I’m writing this story on a bus to work. I’m seated right behind the driver. The person next to me is an old man perhaps in his ripe sixties. Guess he is a night watchman coming back from work. He smells sleep. He even had to struggle to give the conductor his money.
I think he has seen a lot in life. A lot more than what is happening on the second side of the aisle.
The second side has a guy and, if judgment pardons me, the guy’s girlfriend. She’s been speaking so much English. Which is okay. But why does she struggle with that accent? Then she speaks loudly, and doesn’t give the man any airtime to respond. I think the guy is embarrassed. There are those cases when you must get embarrassed by your girl who insists on showing off loudly for something that is not there. But who am I to judge?

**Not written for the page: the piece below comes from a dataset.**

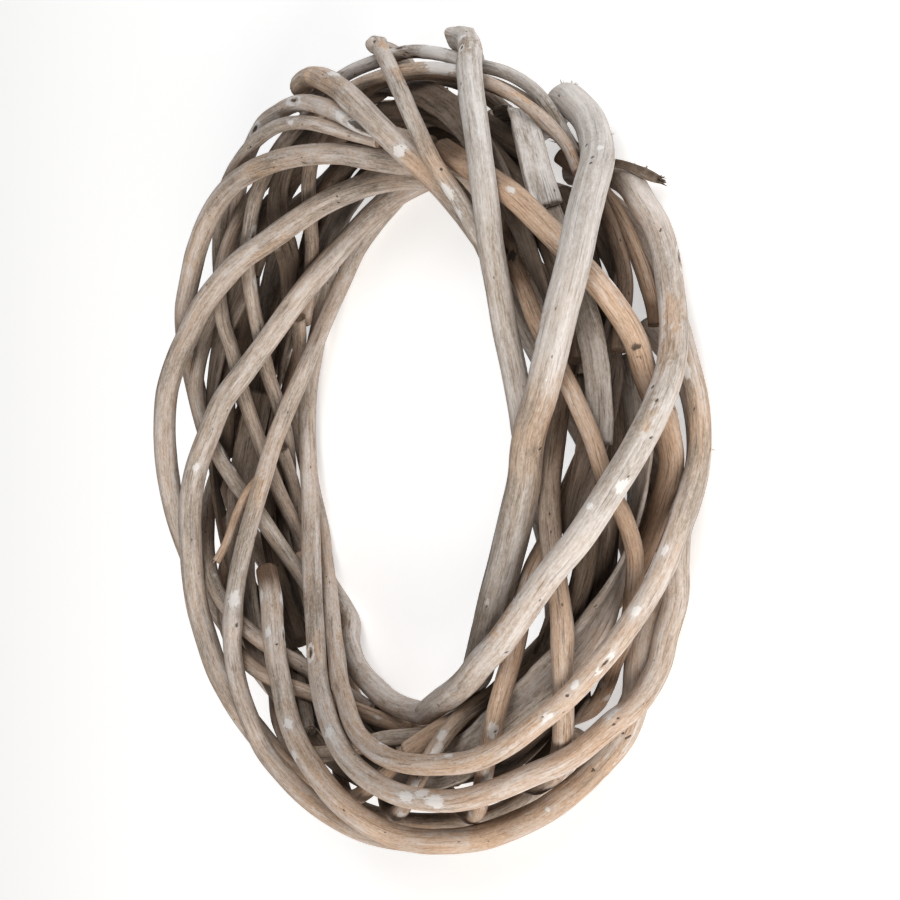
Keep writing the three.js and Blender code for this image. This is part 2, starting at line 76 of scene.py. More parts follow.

Then she sees another woman pass outside and she wants to jump from her seat. She almost rips off the shirt of her boyfriend just because she is saying that the passing woman was her deskmate from (there is a way she calls it – international) primary school.
Luckily for her, and sadly for our peace, the second woman turns and gets into the bus. And the greetings that follow almost bring down the entire city. Because the boy cannot move from his seat, the second woman sits right behind them, and their stories begin.
We pass DoD, their English is just as beginning as the old man next to me begins to snore. By the time we are in Hurlingham the first woman is explaining an old memory to her friend. She uses the whole stretch between Kilimani and Bangladesh to pronounce the vowel in PORT, and when her turn comes, the second one hijacks the stretch between Bangladesh and Kawangware to ask REALLY?.
When I disembark, I disembark with sympathy. Sympathy for the two women that won’t find a marriage. And sympathy for the men that might be appointed by fate into the bridal huts and heartbreaks. And long spells of English.